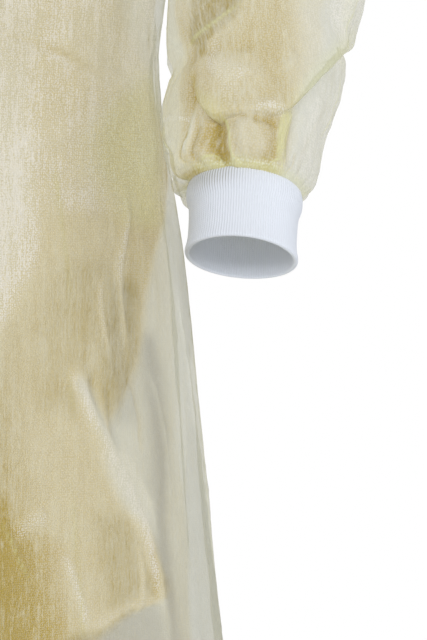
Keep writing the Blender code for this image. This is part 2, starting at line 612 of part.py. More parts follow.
def make_object(name, points, faces, material):
    mesh = bpy.data.meshes.new(name)
    mesh.from_pydata(points.tolist(), [], faces)
    mesh.shade_smooth()
    mesh.set_sharp_from_angle(angle=math.radians(SHARP_FROM))
    mesh.materials.append(material)
    piece = bpy.data.objects.new(name, mesh)
    bpy.context.scene.collection.objects.link(piece)
    return piece


def make_material(name, colour, roughness):
    material = bpy.data.materials.new(name)
    material.use_nodes = True
    shader = material.node_tree.nodes["Principled BSDF"]
    shader.inputs["Base Color"].default_value = colour
    shader.inputs["Roughness"].default_value = roughness
    shader.inputs["Metallic"].default_value = 0.0
    return material


# ---------------------------------------------------------------- the pieces
def panel_sheets():
    """The front and the two back panels, and the rows that their neighbours are made from."""
    columns = front_columns()
    front, front_folded = body_rows("front", columns)
    sheets = [sheet("front_panel", WALL, front, trimmed(front_folded, last=True, start=True, end=True),
                    outward=-1)]
    backs, back_panels = {}, {}
    for side, name in ((1, "back_panel_left"), (-1, "back_panel_right")):
        columns = back_columns(side)
        plain, folded = body_rows("back", columns)
        backs[side] = plain
        back_panels[side] = (folded, columns)
        sheets.append(sheet(name, WALL, plain, trimmed(folded, last=True, start=True),
                            shift=lap_shift(side, columns), outward=-side))
    return sheets, front, backs, back_panels


def sleeve_sheet(name, side, armhole, folds, lip):
    """A sleeve, worked out for the left arm and mirrored for the right one. Its wall's inside
    follows the gathers by half, so that the wall never crosses itself."""
    plain, outside, inside = [], [], []
    for row in SLEEVE_ROWS:
        angle = np.arange(ARMHOLE_POINTS * row.split) * 360.0 / (ARMHOLE_POINTS * row.split)
        gathers = gather_relief(angle, row.along)
        relief = sleeve_folds(folds, angle, row.along)
        relief += lip_relief(lip, angle, np.full_like(angle, row.along))
        for rows, moved in ((plain, 0.0), (outside, relief + gathers), (inside, relief + 0.5 * gathers)):
            rows.append(on_side(side, sleeve_line(armhole, row.along, angle, moved)))
    outside = trimmed(outside, first=True, last=True)
    inside = trimmed(inside, first=True, last=True)
    return sheet(name, WALL, plain, outside, inside, closed=True, outward=-side)


def cuff_sheet(name, side):
    """A cuff: rings below the sleeve's last one, on the forearm's line."""
    angle = np.arange(ARMHOLE_POINTS * CUFF_SPLIT) * 360.0 / (ARMHOLE_POINTS * CUFF_SPLIT)
    seam = sleeve_ring(0.0, angle)
    down = unit(ARM_CUFF - ARM_ELBOW)
    rows = [on_side(side, ARM_CUFF + (seam - ARM_CUFF) * ring.share + down * ring.below)
            for ring in CUFF_RINGS]
    return sheet(name, KNIT_WALL, rows, trimmed(rows, first=True), closed=True, outward=-side)


def neck_binding_sheet(front, backs):
    """The binding stands on the neckline and leans towards the neck."""
    neck = SIDE_COLUMNS[1] - 1
    left = backs[1][-1][neck:][::-1]
    middle = front[-1][::-1][neck:neck + FRONT_NECK_COLUMNS][1:-1]
    right = backs[-1][-1][SIDE_COLUMNS[-1] - 1:]
    base = np.concatenate([left, middle, right])
    inward = unit(base * np.array([-1.0, -1.0, 0.0]))
    up = unit(inward * BINDING_LEAN + np.array([0.0, 0.0, 1.0]))
    rows = [base + up * height for height in (0.5 * SEAM_GAP, 0.5 * BINDING_HEIGHT, BINDING_HEIGHT)]
    return sheet("neck_binding", BINDING_WALL, rows, rows, outward=1)


def on_panel(panel, u, row_share):
    """A point on a panel's own flat facets: u across, and row_share counted in rows from the hem."""
    rows, columns = panel
    below = int(min(math.floor(row_share), len(rows) - 2))
    share = row_share - below
    ends = []
    for row, at in ((rows[k], columns[k]) for k in (below, below + 1)):
        order = np.argsort(at)
        ends.append(np.stack([np.interp(u, at[order], row[order, k]) for k in range(3)], axis=1))
    return ends[0] * (1 - share) + ends[1] * share


def height_share(height):
    return float(np.interp(height, LOWER_ROWS, np.arange(len(LOWER_ROWS))))


def waist_tie_sheet(name, side, panels):
    """A waist tie from the side seam to the knot: the back's own points, moved out. It lies on its
    own panel, then on the over one."""
    half_width = smooth(BODY_SECTIONS, "height", "half_width", WAIST_TIE_HEIGHT)
    end = math.asin((0.5 * WAIST_KNOT[0] + SEAM_GAP) / half_width) / (0.5 * math.pi)
    u = side * np.concatenate([np.linspace(1.0, NECK_SHARE, SIDE_COLUMNS[side]),
                               np.linspace(NECK_SHARE, end, 5)[1:]])
    rows = []
    for share in (-0.5, 0.5):
        row = height_share(WAIST_TIE_HEIGHT + share * WAIST_TIE_WIDTH)
        on_own, on_over = (on_panel(panels[k], u, row) for k in (side, -UNDER_SIDE))
        rows.append(np.where((np.abs(u) < LAP_FROM)[:, None], on_over, on_own))
    shift = [np.full(len(u), TIE_CLEAR + TIE_WALL)] * 2
    return sheet(name, TIE_WALL, rows, trimmed(rows, start=True), shift=shift, outward=-side)


def waist_end_sheet(name, side, panels):
    """The hanging end of a waist tie: narrow at the knot, and lying down the over panel."""
    start = WAIST_TIE_HEIGHT - 0.5 * WAIST_KNOT[2] - SEAM_GAP
    rows, shift = [], []
    for below in np.linspace(0.0, WAIST_TAIL_LENGTH, TAIL_ROWS):
        height = start - below
        half_width = smooth(BODY_SECTIONS, "height", "half_width", height)
        open_share = ease(0.0, TAIL_OPENS, below)
        half = 0.25 * WAIST_TIE_WIDTH * (1.0 + open_share)
        middle = side * (TAIL_OFF_MIDDLE + TAIL_SPREAD * open_share + TAIL_LEAN * below)
        x = middle + half * np.linspace(-1.0, 1.0, 3)
        u = np.arcsin(x / half_width) / (0.5 * math.pi)
        rows.append(on_panel(panels[-UNDER_SIDE], u, height_share(height)))
        shift.append(np.full(3, TIE_CLEAR + TIE_WALL)
                     + TAIL_WAVE * (1 - math.cos(TAIL_WAVE_TURN * below)))
    return sheet(name, TIE_WALL, rows, rows, shift=shift, outward=-1)


def neck_end_sheet(name, side, panels):
    """The hanging end of a neck tie, lying on the back below the knot."""
    rows, shift = [], []
    half = 0.5 * NECK_TIE_WIDTH / NECK_END_HALF_PANEL
    for share in np.linspace(NECK_END_TOP, NECK_END_BOTTOM, NECK_END_ROWS):
        middle = side * (NECK_END_OFF + NECK_END_LEAN * (NECK_END_TOP - share))
        u = middle + half * np.linspace(-1.0, 1.0, 3)
        row = len(LOWER_ROWS) - 1 + share * len(UPPER_ROWS)
        lies_on = side if share > 0.5 else -UNDER_SIDE
        rows.append(on_panel(panels[lies_on], u, row))
        shift.append(np.full(3, TIE_CLEAR + TIE_WALL))
    return sheet(name, TIE_WALL, rows, rows, shift=shift, outward=-1)


def make_knot(name, centre, size, material):
    """A knot pulled flat: a box with well rounded edges."""
    mesh = bpy.data.meshes.new(name)
    form = bmesh.new()
    bmesh.ops.create_cube(form, size=1.0)
    bmesh.ops.scale(form, vec=size, verts=form.verts)
    bmesh.ops.bevel(form, geom=form.edges[:], offset=KNOT_ROUND * min(size), segments=2, affect="EDGES",
                    profile=0.5)
    form.to_mesh(mesh)
    form.free()
    mesh.shade_smooth()
    mesh.materials.append(material)
    knot = bpy.data.objects.new(name, mesh)
    knot.location = centre
    bpy.context.scene.collection.objects.link(knot)
    return knot


def main():
    for old in list(bpy.data.objects):
        bpy.data.objects.remove(old, do_unlink=True)
    cloth = make_material("nonwoven cloth", CLOTH_COLOUR, CLOTH_ROUGHNESS)
    binding = make_material("nonwoven binding", BINDING_COLOUR, CLOTH_ROUGHNESS)
    knit = make_material("white rib knit", KNIT_COLOUR, KNIT_ROUGHNESS)

    panels, front, backs, back_panels = panel_sheets()
    armhole = armhole_loop(front, backs[1])
    body = panels + [
        sleeve_sheet("sleeve_left", 1, armhole, LEFT_SLEEVE_FOLDS, LEFT_SLEEVE_LIP),
        sleeve_sheet("sleeve_right", -1, armhole, RIGHT_SLEEVE_FOLDS, RIGHT_SLEEVE_LIP),
    ]
    for piece, normals in zip(body, shared_normals(body)):
        make_wall(piece, normals, cloth)
    for name, side in (("cuff_left", 1), ("cuff_right", -1)):
        cuff = cuff_sheet(name, side)
        make_wall(cuff, shared_normals([cuff])[0], knit)
    trims = [neck_binding_sheet(front, backs)]
    for suffix, side in (("left", 1), ("right", -1)):
        trims += [waist_tie_sheet("waist_tie_" + suffix, side, back_panels),
                  waist_end_sheet("waist_end_" + suffix, side, back_panels),
                  neck_end_sheet("neck_end_" + suffix, side, back_panels)]
    for piece in trims:
        make_wall(piece, shared_normals([piece])[0], binding)

    waist_out = (smooth(BODY_SECTIONS, "height", "back", WAIST_TIE_HEIGHT)
                 + fold_relief(np.array([180.0]), WAIST_TIE_HEIGHT)[0])
    make_knot("waist_knot", (0.0, waist_out + 0.5 * WAIST_KNOT[1] + WAIST_KNOT_CLEAR, WAIST_TIE_HEIGHT),
              WAIST_KNOT, binding)
    make_knot("neck_knot", (0.0, NECK_BACK[1] - KNOT_SINK, NECK_BACK[2] + 0.5 * BINDING_HEIGHT),
              NECK_KNOT, binding)


main()
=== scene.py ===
"""Visitor gown: the looks of a thin yellow nonwoven gown with white knitted cuffs, worn and hollow.

Metres, +Z up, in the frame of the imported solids: the origin is in the middle of the neck, on the
shoulder line, +X is the wearer's left and -Y the front. Every piece of cloth is a surface worked out
on a grid from the tables below, on the form of the solid that it stands for.
"""

import math
from collections import namedtuple

import bpy
import numpy as np
from bpy.props import FloatProperty, FloatVectorProperty, IntProperty, PointerProperty
from bpy.types import Operator, Panel, PropertyGroup
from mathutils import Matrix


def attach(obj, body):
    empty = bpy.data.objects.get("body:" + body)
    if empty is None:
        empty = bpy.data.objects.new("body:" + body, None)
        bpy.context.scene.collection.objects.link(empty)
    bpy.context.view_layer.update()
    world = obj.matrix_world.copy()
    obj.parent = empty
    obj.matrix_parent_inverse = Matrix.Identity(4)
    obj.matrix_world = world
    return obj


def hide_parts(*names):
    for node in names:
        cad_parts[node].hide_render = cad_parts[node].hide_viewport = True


bl_info = {
    "name": "Visitor Gown",
    "version": (1, 0, 0),
    "blender": (4, 5, 0),
    "location": "View3D > Sidebar > Gown",
    "description": "Makes a thin nonwoven gown with knitted cuffs on its packed solids",
    "category": "Add Mesh",
}

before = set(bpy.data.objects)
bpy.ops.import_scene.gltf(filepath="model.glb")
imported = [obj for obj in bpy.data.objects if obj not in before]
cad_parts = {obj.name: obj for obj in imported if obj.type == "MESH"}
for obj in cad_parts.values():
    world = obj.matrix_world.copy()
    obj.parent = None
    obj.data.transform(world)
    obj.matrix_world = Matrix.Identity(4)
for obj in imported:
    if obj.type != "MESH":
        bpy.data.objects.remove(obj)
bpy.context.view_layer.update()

# ---------------------------------------------------------------- the gown's own sizes
GOWN_LENGTH = 1.16
UNDERARM = -0.225
CHEST = 0.22               # how much higher a point counts, in lines and zones, for each row above it
NECK_POINT = np.array([0.076, 0.012, 0.0])         # shoulder seam and neckline meet
SHOULDER_POINT = np.array([0.190, 0.006, -0.046])  # shoulder seam and armhole meet
NECK_SHARE = 0.36          # share of a panel's half width that ends on the neckline
NECK_FRONT = np.array([0.0, -0.070, -0.082])
NECK_BACK = np.array([0.0, 0.060, -0.014])
NECK_DIP_POWER = 1.35
BINDING_HEIGHT, BINDING_WALL = 0.012, 0.0022
BINDING_LEAN = 0.60        # towards the neck, for each unit up
STITCHES_AT = 0.0024       # above the binding's lower edge
LAP_DEPTH = 0.0045         # how far the under back panel lies inside the over one
LAP_FROM, LAP_TO = 0.28, 0.56
LAP_FADES_FROM = 0.86
UNDER_SIDE = 1             # the wearer's left back panel lies under the right one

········

• What you should do:
Extract the lines above, from the first one through the one containing "return material", and return only those, unchanged.

• Written answer:
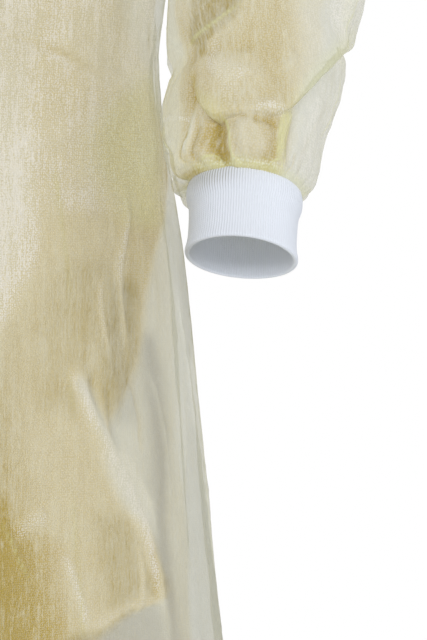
Keep writing the Blender code for this image. This is part 2, starting at line 612 of part.py. More parts follow.
def make_object(name, points, faces, material):
    mesh = bpy.data.meshes.new(name)
    mesh.from_pydata(points.tolist(), [], faces)
    mesh.shade_smooth()
    mesh.set_sharp_from_angle(angle=math.radians(SHARP_FROM))
    mesh.materials.append(material)
    piece = bpy.data.objects.new(name, mesh)
    bpy.context.scene.collection.objects.link(piece)
    return piece


def make_material(name, colour, roughness):
    material = bpy.data.materials.new(name)
    material.use_nodes = True
    shader = material.node_tree.nodes["Principled BSDF"]
    shader.inputs["Base Color"].default_value = colour
    shader.inputs["Roughness"].default_value = roughness
    shader.inputs["Metallic"].default_value = 0.0
    return material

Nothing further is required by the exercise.